Federal appellate judges on Friday struck down a 2013 law limiting voting options and requiring voters to show photo ID at the polls, declaring in an unsparing opinion that the restrictions “target African Americans with almost surgical precision.” The three-judge panel of the U.S. 4th Circuit Court of Appeals found that the law was adopted with “discriminatory intent” despite lawmakers’ claims that the ID provision and other changes were designed to prevent voter fraud. The ruling – which could have implications for voting laws in other states and possibly for the outcome of close races in the swing state of North Carolina – sent the case back to U.S. District Judge Thomas Schroeder, who in April issued a 485-page decision dismissing all claims in the legal challenge.

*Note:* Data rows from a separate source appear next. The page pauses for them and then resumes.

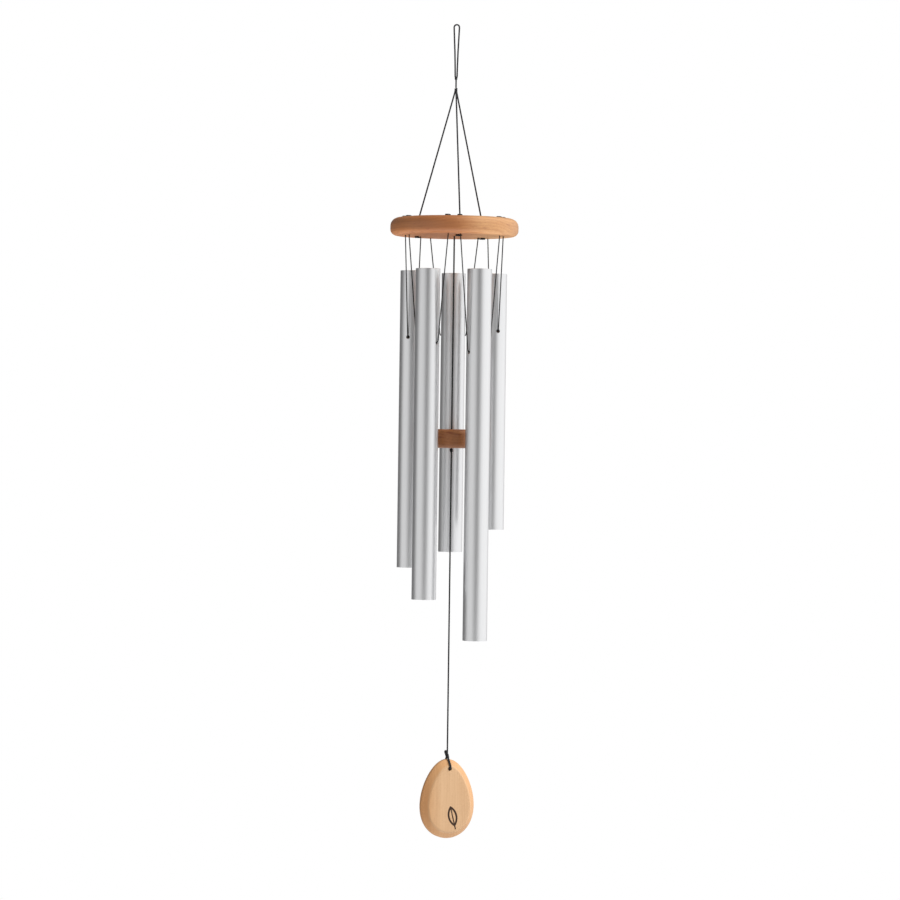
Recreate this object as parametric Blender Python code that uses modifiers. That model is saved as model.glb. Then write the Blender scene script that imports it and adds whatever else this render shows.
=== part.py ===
"""A hanging wind chime: five aluminium tubes under a round beech disc, with a beech striker and sail.

Metres, +Z up, front towards -Y. The origin is the point at the top of the hanging loop
where a hook bears. Angles round the chime are counted from the front, towards +X.
"""

import math

import bmesh
import bpy
from mathutils import Matrix, Vector

# Cords
CORD_DIAMETER = 0.0014
SLING_DIAMETER = 0.0010
BEND_RADIUS = 0.0024
CONTACT_GAP = 0.0003
FLEX_GAP = 0.0006

# Hanging loop, link and gathering knot, from the hook's bearing point down
LOOP_DROP = 0.0460
LOOP_BASE_SPREAD = 0.00085
LOOP_KNOT_RADII = (0.0015, 0.0013, 0.0015)
LINK_LENGTH = 0.0070
GATHER_KNOT_RADII = (0.0016, 0.0015, 0.0018)
GATHER_RADIUS = 0.0010

# Top disc. Its centre stands off the loop's plumb line, so that it hangs level
# under tubes of unlike weight.
DISC_CENTRE = Vector((0.0003, 0.0021))
DISC_TOP = -0.1742
DISC_THICKNESS = 0.0160
DISC_DIAMETER = 0.1160
DISC_TOP_ROUNDING = 0.0075
DISC_BOTTOM_ROUNDING = 0.0055
SUPPORT_HOLE_RADIUS = 0.0330
SUPPORT_ANGLES = {"front": 8.2, "right": 132.0, "left": 257.4}
HOLE_DIAMETER = 0.0026
FLAT_KNOT_RADII = (0.0036, 0.0022, 0.0012)
STOPPER_KNOT_SHIFT = -0.0013
SUPPORT_KNOT_SHIFTS = {"front": -0.0008, "right": 0.0012, "left": -0.0007}

# Tubes: one scale of lengths, each hung at the node of its lowest note
TUBE_OUTER_DIAMETER = 0.0220
TUBE_WALL = 0.0015
TUBE_RING_RADIUS = 0.0393
NODE_SHARE = 0.2242
TUBE_HOLE_DIAMETER = 0.0032
SLING_HALF_SPREAD = 0.0218
TUBES = {
    "left": {"angle": -108.0, "length": 0.2695, "top_drop": 0.0312},
    "front_left": {"angle": -36.0, "length": 0.2965, "top_drop": 0.0310},
    "back": {"angle": 180.0, "length": 0.2550, "top_drop": 0.0320},
    "front_right": {"angle": 36.0, "length": 0.3330, "top_drop": 0.0308},
    "right": {"angle": 108.0, "length": 0.2320, "top_drop": 0.0332},
}

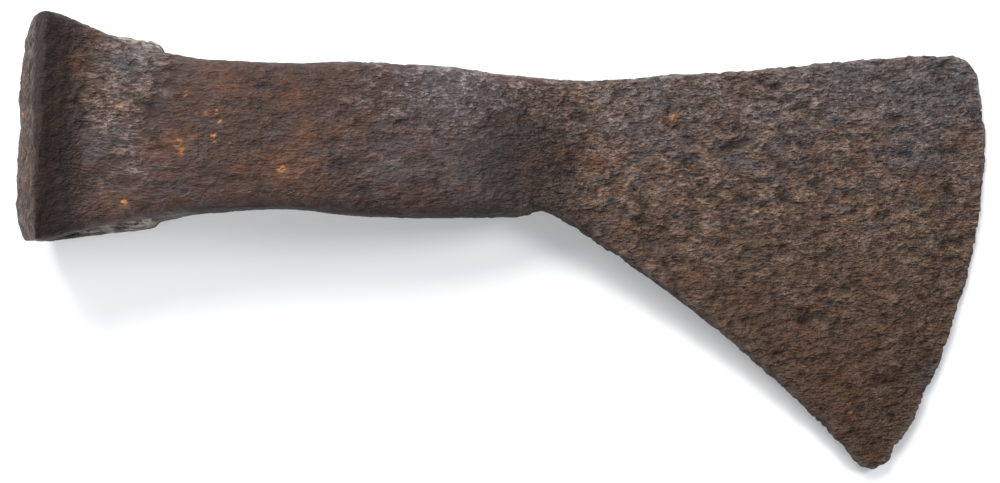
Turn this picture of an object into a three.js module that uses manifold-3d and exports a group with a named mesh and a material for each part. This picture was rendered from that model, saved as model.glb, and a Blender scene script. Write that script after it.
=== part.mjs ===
// Forged iron axe head, lying on its side: a flared poll with a raised lip, an eye for the haft that is
// closed by a strap wrapped round the far side, a stout neck, and a broad blade with a long beard.
// Millimetres. Along the head, x runs from the butt to the cutting edge, y from the beard up to the heel
// side, and z from the cheek below (far) to the cheek above (near), until it is laid down at the end.

import * as THREE from "three";
import { mergeVertices } from "three/addons/utils/BufferGeometryUtils.js";
import Module from "manifold-3d";

const wasm = await Module();
wasm.setup();

// ---- Driving dimensions ----

// Poll: a domed butt that swells to a lip all round, leaning a little towards the heel side.
const POLL = { lipX: 5.4, domeRadius: 27, lean: 0.05, leanFades: 24, endRound: 2.0, skin: 0.15, steps: 8 };

// Lines of the head at named places: the outline above and below the axis, and how far each cheek
// stands off the middle plane. Below the shoulder the outline is the beard's arc instead of a foot.
const LINES = [
  { at: "lip", x: 5.4, top: 23.4, foot: -20.7, near: 17.5, far: 17.5 },
  { at: "flank", x: 8.8, top: 22.5, foot: -20.2, near: 14.4, far: 14.8 },
  { at: "hollow", x: 14.5, top: 20.5, foot: -18.5, near: 12.3, far: 12.9 },
  { at: "eye end", x: 25.5, top: 16.7, foot: -16.1, near: 13.5, far: 13.3 },
  { at: "neck root", x: 37, top: 14.5, foot: -14.7, near: 14.0, far: 13.0 },
  { at: "waist", x: 52, top: 13.9, foot: -14.4, near: 13.3, far: 12.2 },
  { at: "belly", x: 66, top: 14.3, foot: -15.7, near: 12.3, far: 11.2 },
  { at: "slope", x: 84, top: 13.5, foot: -16.2, near: 10.4, far: 9.4 },
  { at: "shoulder", x: 98, top: 12.1, foot: -16.1, near: 7.4, far: 7.0 },
  { at: "blade root", x: 110, top: 11.4, foot: -16.1, near: 5.3, far: 5.2 },
  { at: "blade", x: 135, top: 12.9, near: 4.0, far: 4.0 },
  { at: "thinning", x: 160, top: 15.1, near: 3.0, far: 2.9 },
  { at: "heel", x: 186, top: 17.0, near: 1.5, far: 1.3 },
  { at: "edge", x: 194, top: 12.5, near: 0.6, far: 0.6 },
];

// Beard: the concave arc from the shoulder down to the toe, with a small nick where the neck was cut in.
const BEARD = { start: [106.3, -16.1], end: [166.6, -64.6], hollow: 2.8 };
const NICK = { x: 102.9, halfWidth: 3.6, depth: 1.7 };

// Cutting edge: a bow between a rounded heel and a rounded toe, a little fuller towards the heel.
const HEEL = { from: 186, drop: 5.4, reach: 6 };
const TOE = { reach: 7.3, drop: 2.3, lift: 0.5 };
const EDGE = { bow: 7.6, power: 2.5, fuller: 0.12 };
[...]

“In holding that the legislature did not enact the challenged provisions with discriminatory intent, the court seems to have missed the forest in carefully surveying the many trees,” the ruling states. “This failure of perspective led the court to ignore critical facts bearing on legislative intent, including the inextricable link between race and politics in North Carolina.”
The ruling prohibits North Carolina from requiring photo identification from voters in future elections, including the November 2016 general election. It restores a week of early voting and preregistration for 16- and 17-year-olds, and ensures that same-day registration and out-of-precinct voting will remain in effect.